Cervantes quiso escribir la historia de un hombre de edad avanzada que se volvía loco por leer las estupideces que aparecían en las novelas de caballerías. Y no pretendía otra cosa que parodiar este género con el fin de desacreditarlo. Si esto fuera lo único que los lectores pudiéramos encontrar en este libro hace siglos que habría dejado de tener algún interés. Casi desde el mismo momento en que se publicó, pues ya entonces las novelas de caballerías eran un género narrativo en decadencia. El éxito de una parodia cuando ya no existe el referente del que se hace burla no deja de ser llamativo y solo demuestra que algo más debe de haber en la historia del hidalgo chiflado que sale en busca de aventuras para desfacer agravios y socorrer a los menesterosos. Lo que se esconde bajo la superficie de El Quijote, como si de un palimpsesto se tratara, es la historia de un soñador, de un idealista que quiere cambiar el mundo y termina estrellándose contra la gris, sordida y decepcionante realidad. El Quijote es una tragedia disfrazada con los ropajes de la comedia, la historia de un desengaño vital, la visión del mundo de un hombre desencantado, frustrado, escéptico y acabado que se acerca a la vejez y que ha perdido todos los ideales y sueños de su juventud.
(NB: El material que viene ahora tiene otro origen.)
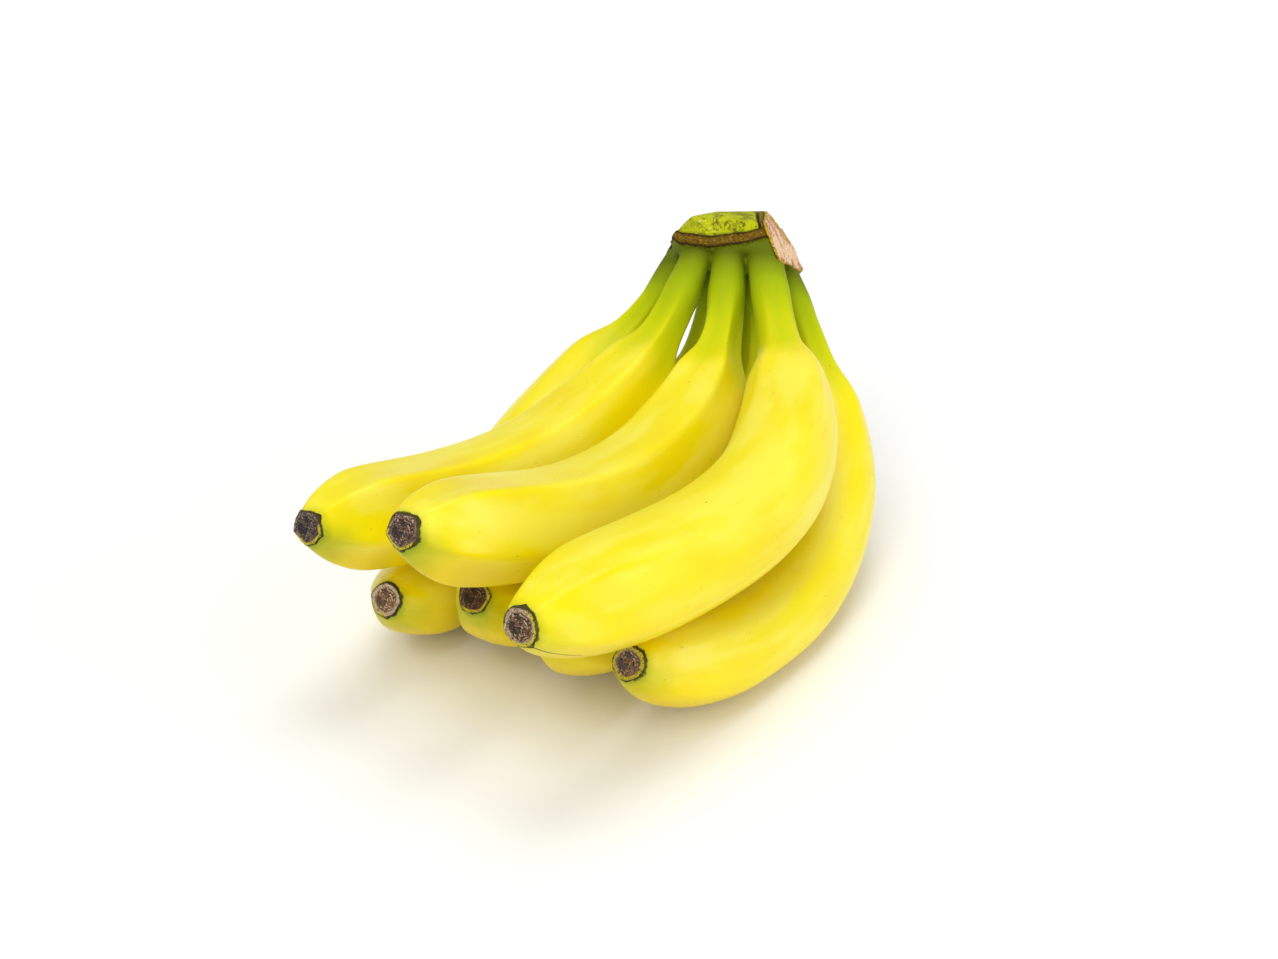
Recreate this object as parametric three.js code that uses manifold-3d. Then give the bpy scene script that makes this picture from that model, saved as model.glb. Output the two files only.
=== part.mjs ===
// A bunch of seven bananas on one crown, lying on the bellies of its lower row.
// Units are millimetres, +Z is up. The tips point towards -Y, the crown stands at +Y.
// Each banana is a lathe-turned fruit bent along its own centre line, and the crown is a cut cushion
// of stalk with a socket for each neck.
import * as THREE from 'three';
import { mergeVertices } from 'three/addons/utils/BufferGeometryUtils.js';
import Module from 'manifold-3d';

const wasm = await Module();
wasm.setup();

// Driving dimensions
const FRUIT_SIDES = 15;           // facets around a fruit, three to each of its five ridges
const RIDGES = 5;
const RIDGE_HEIGHT = 0.03;        // of the radius, outwards on a ridge and inwards between two
const CROWN_TURN = 12;            // degrees that the crown's long axis is turned about Z
const CROWN_LEAN = 42;            // degrees that the crown leans back from upright
const CROWN_LEFT = -21;           // ends of the crown along its axis, from the middle of the rows
const CROWN_RIGHT = 26;
const CROWN_DEPTH = 26;
const CROWN_TOP = 17.2;           // above the neck roots, midway between its ends
const TOP_SLOPE = 11.3;           // degrees that its top climbs towards the right
const CROWN_BOTTOM = -5;          // how far it reaches down around the necks
const CROWN_HEIGHT = 26;          // before its top is cut
const FRONT_SLOPE = 9.5;          // height at which the front starts to slope back
const LEFT_SLOPE = 3.5;           // height at which the left end starts to slope in
const CROWN_ROUND = 4;            // rounding of its edges
const END_CUT = 16.5;             // where the cut that parted the bunch from its hand meets the front
const UNDER_CUT = 23.8;           // where its right end starts to slope in below, level with the roots
const BACK_CUT = 5.5;             // height at which the cut behind meets the back
const SCAR_RADIUS = 1.8;          // of the corky bract scar that runs round the front
const SCAR_LEVEL = 1.6;           // height of the scar above the neck roots
const SOCKET_DEPTH = 11;
const FIT_GAP = 0.55;             // clear space between a neck and its socket
const REST_LEVEL = 0.5;           // height of the surface, which presses each lower belly a little flat

// Radius of a fruit of girth 1, by its distance along the centre line as a share of the length
const FRUIT_PROFILE = [
  [0, 5.2], [0.07, 5.2], [0.135, 5.5], [0.185, 7.2], [0.24, 12.6], [0.3, 14.8], [0.39, 16.4],
  [0.51, 16.8], [0.64, 16.7], [0.74, 16.8], [0.82, 16.8], [0.89, 15.9], [0.94, 12.9], [0.975, 9.2], [1, 5.4],
];
const NECK_FULL = 0.1;            // share of the length where a neck has its whole extra thickness
const NECK_END = 0.27;            // share of the length where that has gone again
const RIDGE_START = 0.2;          // share of the length where the ridges have risen
const RIDGE_END = 0.95;           // share of the length where they begin to fade out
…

Quizá por eso es un libro tan inmenso y quizá por eso mismo los jóvenes no lo pueden entender. Y aunque lo sé, este curso obligaré a mis alumnos de Bachillerato a que lo lean. Solo unos capítulos, que mi nivel de sadismo no llega hasta el extremo de mandarles los dos tomos.  Intentaré que disfruten con cada una de las aventuras, que comprendan los términos que han caído en desuso, que elijan una buena edición con las notas a pie de página necesarias para que le pierdan el miedo y no desfallezcan en el intento. Puede que, con suerte, consiga que se enteren del sentido literal del texto y que se rían con alguna de las aventuras disparatadas del protagonista o con alguna de las divertidas conversaciones que mantiene con Sancho, pero dudo mucho que terminen entendiendo el libro, digiriendo su sentido profundo. Me esforzaré en mis explicaciones y seguramente se las dictaré y tendrán que copiarlas. Muchos de ellos, distantes e indiferentes, lo harán con la diligencia del autómata, memorizarán mis palabras y las vomitarán en el examen como el que se libra de una mala digestión. Y yo haré bien mi papel y a los que las merezcan les pondré buenas notas, aunque su recelo o rechazo hacia el libro me venga a demostrar que no terminaron de comprender su sentido profundo. Porque no es posible ni sería justo que un adolescente aceptara la derrota antes de empezar a luchar. La juventud es el mundo de los grandes ideales y de los sueños imposibles, un mundo más propicio para los héroes de Marvel que para el dramático final del antihéroe manchego. Y está bien que sea así. Está bien que los jóvenes sean arrogantes y utópicos, que piensen que antes de ellos solo hubo un hatajo de imbéciles que lo echaron todo a perder, que con ellos todo podría ser de otra manera y que los que lo jodemos todo somos los profes pesados que les amargamos la existencia mandándoles libros gordos y aburridos.